What changed afterward: staged rollouts where changes deploy to 5% of traffic, then 25%, then 50%, then 100% over hours not minutes. Connection pool limits with circuit breakers. Better load testing simulating production traffic patterns. Automated canary deployments that roll back on error rate spikes.
Testing Failure Scenarios
Hope is not a reliability strategy. Test your resilience by deliberately breaking things in staging environments. Kill random services. Inject network latency. Simulate database failovers. Max out CPU and memory.
Weekly chaos experiments reveal weaknesses before they surface in production. Every failure discovered in staging is one avoided with real money at stake.

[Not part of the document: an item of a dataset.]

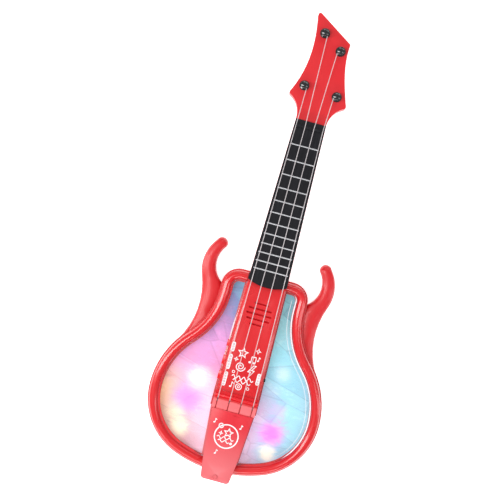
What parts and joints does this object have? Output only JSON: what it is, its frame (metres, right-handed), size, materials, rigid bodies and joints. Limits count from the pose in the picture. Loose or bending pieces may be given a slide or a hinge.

The Cost-Reliability Tradeoff
High availability is expensive. Multiple data centers, over-provisioned infrastructure, complex architecture, 24/7 on-call rotation, extensive testing. Each additional nine of availability roughly doubles infrastructure costs.
For a side project, 95% uptime is fine. For financial infrastructure, 99.9% is minimum. For critical health systems, 99.99% might be necessary. Know what you’re optimizing for and why.
Questions for Your System
What happens if this service is down? If the answer is “nothing works,” you have a single point of failure.
Can you deploy without downtime? If not, you’re choosing between uptime and iteration speed.
Do you know when things are breaking? If you learn about problems from customer complaints, monitoring isn’t good enough.
Can the system recover automatically? Manual intervention should be rare. Self-healing should be normal.
Have you tested failure scenarios? Deliberately break things. Validate that redundancy actually works.
When downtime isn’t an option, you design differently. You spend more upfront. You move more carefully. You test more thoroughly. But you sleep better knowing that when components fail, the system survives.
What are your single points of failure? What happens if your primary database goes down at 3 AM? When did you last test your disaster recovery plan?